NNSA Los Alamos Field Office Manager Michael Weis, left, chats with Los Alamos National Laboratory Director Thom Mason and Rep. Christine Chandler following Mason’s State of the Laboratory keynote address Wednesday morning at Buffalo Thunder Resort. Photo by Maire O’Neill/losalamosreporter.com
BY MAIRE O’NEILL
Los Alamos National Laboratory director Dr. Thom Mason, during his State of the Laboratory address at a community conversation event Wednesday morning at Buffalo Thunder Resort, said the most recent analysis shows that the amount contributed to the state economy by Lab activity is $3.1 billion. He said the Lab’s impact on New Mexico has been growing each year and is expected to continue to grow.
Mason said that amount takes various forms including $1.3 billion in payroll. He said subcontracting for the fiscal year ending last September saw the Lab awarding $696 million in contracts to New Mexico companies, many of which are small businesses.
“For the current fiscal year, our payments of New Mexico Gross Receipts Tax are looking like they will be over $100 million,” Mason said. “If you add up the whole economic impact of the Lab employees and subcontracts and follow on economic activity there are about 24,000 jobs that the Lab is directly or indirectly responsible for in the state of New Mexico.”
He said the Lab has been hiring at a rate of about 1,000 a year, including 1,250 new employees last fiscal year, which he said is representative of the sustained growth at the Laboratory.
“Roughly half of those new hires are replacing people who are retiring. The other half are representative of some of the growth we are experiencing. The world right now is actually becoming a kind of a scary place and that means that the national security mission that we support has enjoyed bipartisan support in Congress,” Mason said.

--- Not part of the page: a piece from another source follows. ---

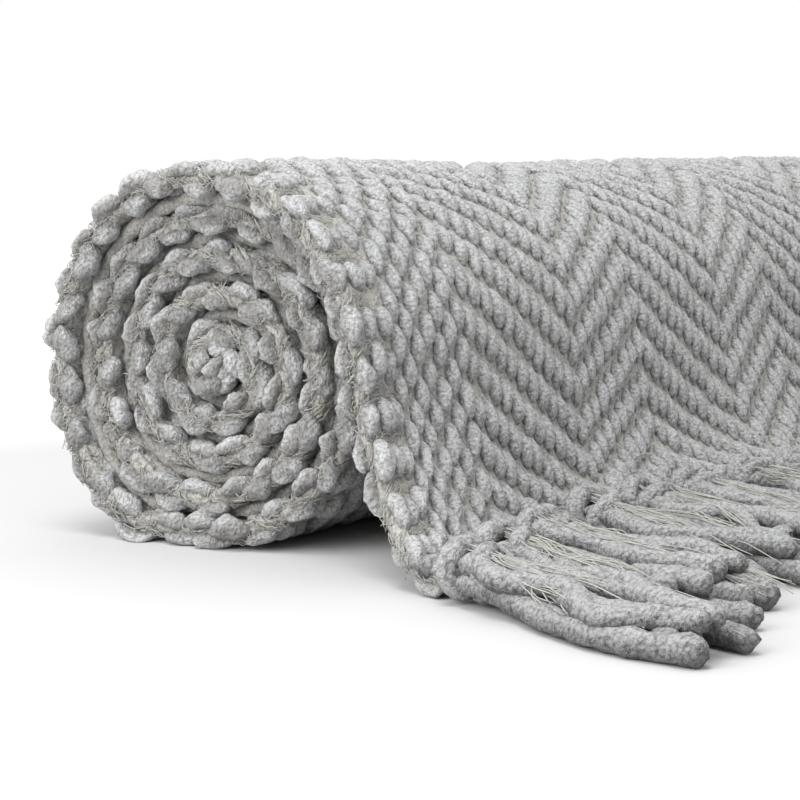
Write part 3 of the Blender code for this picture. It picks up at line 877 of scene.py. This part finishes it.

He added that of the 1,250 new employees, roughly 75 percent of them are from New Mexico.
“I think there’s a perception that somehow Los Alamos is just hiring people from other places. In fact, although we do hire nationwide, the majority of people we hire for new jobs are from within New Mexico. About 31 percent of regular/term employees have at least one degree from a New Mexico college or university and 41 percent of our employees are people who grew up and went to school in New Mexico and want to stay in the state, build their careers and grow their families,” Mason said.
Mason is cautious about predicting the future for the LANL budget but noted that there has been sustained growth in the appropriation since FY2017.

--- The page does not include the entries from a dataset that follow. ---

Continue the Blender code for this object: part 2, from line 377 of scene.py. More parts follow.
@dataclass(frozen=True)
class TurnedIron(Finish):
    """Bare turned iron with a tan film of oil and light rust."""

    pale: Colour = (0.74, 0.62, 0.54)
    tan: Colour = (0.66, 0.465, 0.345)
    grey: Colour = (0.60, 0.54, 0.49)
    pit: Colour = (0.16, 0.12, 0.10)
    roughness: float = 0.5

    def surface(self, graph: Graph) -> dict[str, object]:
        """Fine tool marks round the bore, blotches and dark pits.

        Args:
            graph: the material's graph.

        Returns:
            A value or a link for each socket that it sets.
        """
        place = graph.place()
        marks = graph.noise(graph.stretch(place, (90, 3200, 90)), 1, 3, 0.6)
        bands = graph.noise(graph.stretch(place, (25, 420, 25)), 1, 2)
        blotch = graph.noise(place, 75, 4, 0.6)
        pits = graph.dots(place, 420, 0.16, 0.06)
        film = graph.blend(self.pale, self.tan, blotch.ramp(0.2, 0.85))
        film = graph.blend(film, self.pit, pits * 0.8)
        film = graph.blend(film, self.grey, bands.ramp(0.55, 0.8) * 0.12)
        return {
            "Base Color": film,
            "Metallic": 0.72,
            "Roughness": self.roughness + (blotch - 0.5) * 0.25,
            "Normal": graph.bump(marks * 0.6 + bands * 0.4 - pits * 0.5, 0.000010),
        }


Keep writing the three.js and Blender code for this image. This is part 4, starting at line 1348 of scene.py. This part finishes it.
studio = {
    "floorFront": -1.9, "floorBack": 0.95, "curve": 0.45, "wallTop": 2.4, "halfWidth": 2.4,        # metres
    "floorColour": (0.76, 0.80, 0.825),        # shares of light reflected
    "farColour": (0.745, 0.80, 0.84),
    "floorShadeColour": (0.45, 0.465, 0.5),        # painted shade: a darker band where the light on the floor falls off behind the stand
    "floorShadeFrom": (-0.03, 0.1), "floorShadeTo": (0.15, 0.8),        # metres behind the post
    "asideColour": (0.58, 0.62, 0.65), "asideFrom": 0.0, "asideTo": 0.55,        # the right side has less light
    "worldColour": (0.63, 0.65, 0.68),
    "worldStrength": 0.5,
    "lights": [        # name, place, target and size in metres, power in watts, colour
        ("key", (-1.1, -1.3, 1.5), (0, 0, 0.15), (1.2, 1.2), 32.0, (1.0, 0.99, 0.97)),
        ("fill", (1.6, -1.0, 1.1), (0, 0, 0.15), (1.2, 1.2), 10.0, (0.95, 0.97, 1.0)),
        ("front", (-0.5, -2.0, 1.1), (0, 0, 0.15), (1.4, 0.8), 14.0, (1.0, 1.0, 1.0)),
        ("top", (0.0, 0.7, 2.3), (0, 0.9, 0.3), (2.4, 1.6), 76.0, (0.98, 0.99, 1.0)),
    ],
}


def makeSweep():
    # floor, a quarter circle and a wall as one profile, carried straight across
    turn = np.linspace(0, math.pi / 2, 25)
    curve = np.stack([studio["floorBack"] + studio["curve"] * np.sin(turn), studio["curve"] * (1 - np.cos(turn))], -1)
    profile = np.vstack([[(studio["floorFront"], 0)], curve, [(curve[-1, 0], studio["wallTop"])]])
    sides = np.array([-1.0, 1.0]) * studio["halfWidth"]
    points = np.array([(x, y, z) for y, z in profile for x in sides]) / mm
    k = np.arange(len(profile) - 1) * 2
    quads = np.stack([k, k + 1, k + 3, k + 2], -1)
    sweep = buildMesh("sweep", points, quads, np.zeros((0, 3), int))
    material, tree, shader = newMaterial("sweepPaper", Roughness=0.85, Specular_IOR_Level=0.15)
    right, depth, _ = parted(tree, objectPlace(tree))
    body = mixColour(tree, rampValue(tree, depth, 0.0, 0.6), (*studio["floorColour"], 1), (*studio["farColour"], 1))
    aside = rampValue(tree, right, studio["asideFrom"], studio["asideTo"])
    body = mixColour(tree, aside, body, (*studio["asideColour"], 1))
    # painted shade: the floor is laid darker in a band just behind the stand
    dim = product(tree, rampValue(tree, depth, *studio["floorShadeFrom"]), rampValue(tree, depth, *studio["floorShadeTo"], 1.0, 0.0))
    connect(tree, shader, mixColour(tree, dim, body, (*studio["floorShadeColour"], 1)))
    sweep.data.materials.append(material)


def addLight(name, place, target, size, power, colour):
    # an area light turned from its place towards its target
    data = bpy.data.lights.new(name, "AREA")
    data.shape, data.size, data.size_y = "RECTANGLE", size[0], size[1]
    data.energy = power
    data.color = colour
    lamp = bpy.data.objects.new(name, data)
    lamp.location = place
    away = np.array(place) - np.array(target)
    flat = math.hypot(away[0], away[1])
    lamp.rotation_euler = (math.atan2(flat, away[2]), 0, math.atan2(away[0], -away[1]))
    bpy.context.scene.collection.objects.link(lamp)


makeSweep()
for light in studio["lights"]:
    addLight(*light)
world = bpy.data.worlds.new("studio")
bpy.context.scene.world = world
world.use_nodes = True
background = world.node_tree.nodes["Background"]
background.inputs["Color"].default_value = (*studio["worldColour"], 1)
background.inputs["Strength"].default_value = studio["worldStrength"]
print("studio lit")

“We now know the budget request for FY2021 and as you may have seen in some of the coverage in the press, there’s actually a substantial increase proposed in the National Nuclear Security Administration which is the primary sponsor of activities at Los Alamos and the NNSA budget for the Lab is proposed to increase by about $1 billion,” he said. “Of course this is still an estimate because that’s only the first part of the appropriations process. The administration makes a proposal and Congress now has to weigh in.”
Mason said the Lab has significant needs in terms of infrastructure and the efforts to build up the manufacture capability to 30 pits a year by 2036. He said 1,250 people have been brought in in anticipation of the growth being seen in the budget request and that the Lab has been working hard on a training and workforce pipeline to handle that growth.
Mason said the Lab celebrating its 75th anniversary was exciting but that the flip side is that there are a lot of facilities that need to be significantly renovated or replaced. He mentioned two parking structures and an office building as well as building weather enclosures at the He said With people at the cutting edge of science and technology we need to be providing appropriate facilities. Some of the projects are not depending on the appropriation, they are shovel in the ground. Two parking structures, weather enclosures at the the Dual-Axis Radiographic Hydrodynamic Test facility which has been challenged by being exposed to the elements. Mason said there’s a lot of discussion on pit production and how important that mission is but that there are facility needs across the whole campus.
Mason also spoke about what Lab employees are doing “to make this a better place for live and come to work and prosper”. He said every year the Lab has a giving campaign that allows employees to sign up for a payroll deduction that then is directed to some worthy cause. He said the giving program has been going on at the Lab for many years. One of the changes Triad made is that they wanted to focus on the communities in which Lab employees live and work so they doubled the matching funds Triad gives to roughly 50 cents on the dollar and if it’s targeted within the seven- county region, there is a 1.5 multiplier on the contribution.
“As a result , what we’re seeing is about 90 percent of the employee giving campaign stays within local organizations because we know there are needs in this community . There are many that are less fortunate than those of us who have the good fortune to work at the Lab and we want to do our part to help out,” Mason said.
In addition to those financial contributions, he said the Lab has a lot of people who give of their time and their expertise.
“We have a particular emphasis on so called STEM education – the disciplines we rely on to do our core mission – and we had 3,868 volunteer hours devoted to STEM education last year,” Mason said.
He noted that Lab employees provided more than 14,000 meals for last year’s the holiday food drive.
“There are many ways that we define our positive impact. Probably one of the most significant is the Los Alamos Employee Scholarship Fund in partnership with the LANL Foundation which awarded $773,950 in scholarships in 2019 that facilitated educational advancement across the whole region. We also provided a grant of $600,000 to the LANL Foundation in 2019. The reason for all this is we can only be successful if we are surrounded by thriving communities. We want to do everything we can to help with that,” he said.
Mason also discussed the Lab’s partnerships with economic development organizations and educational institutions in the region including a program for training Radiological control technicians through Northern New Mexico College in Espanola.
Explaining how important the RCT program has been, Mason said when he arrived at LANL with a new leadership team, one of the things they were worried about was that the Laboratory was really challenged by the shortage of RCTs which was impacting mission work.
“At that time I think the statistic was that 25 percent of the work orders at PF4 that were targeted to be executed were delayed because of the lack of availability of an RCT. Today that’s less than 1 percent and the reason is because we have more RCTs – it’s just that simple. So, from our point of view this had been a great success – a great partnership,” he said.
Mason spoke of changes in how subcontracts are implemented involving a revised approach to working with construction companies, particularly small businesses, enabling them to go after larger bodies of work for a duration which will allow the companies to make investments in both equipment and their training their staff.
“We have pretty high expectations for work in terms of quality and safety and we want to make sure that those businesses that we work with are able to invest in training and educating their workforce so that they perform to those high standards,” Mason said, adding that the Lab has some $5 billion in construction projected over the next five years.
Attendees at the event participated in roundtable discussions facilitated by Lab employees. LANL hosts the community conversations quarterly.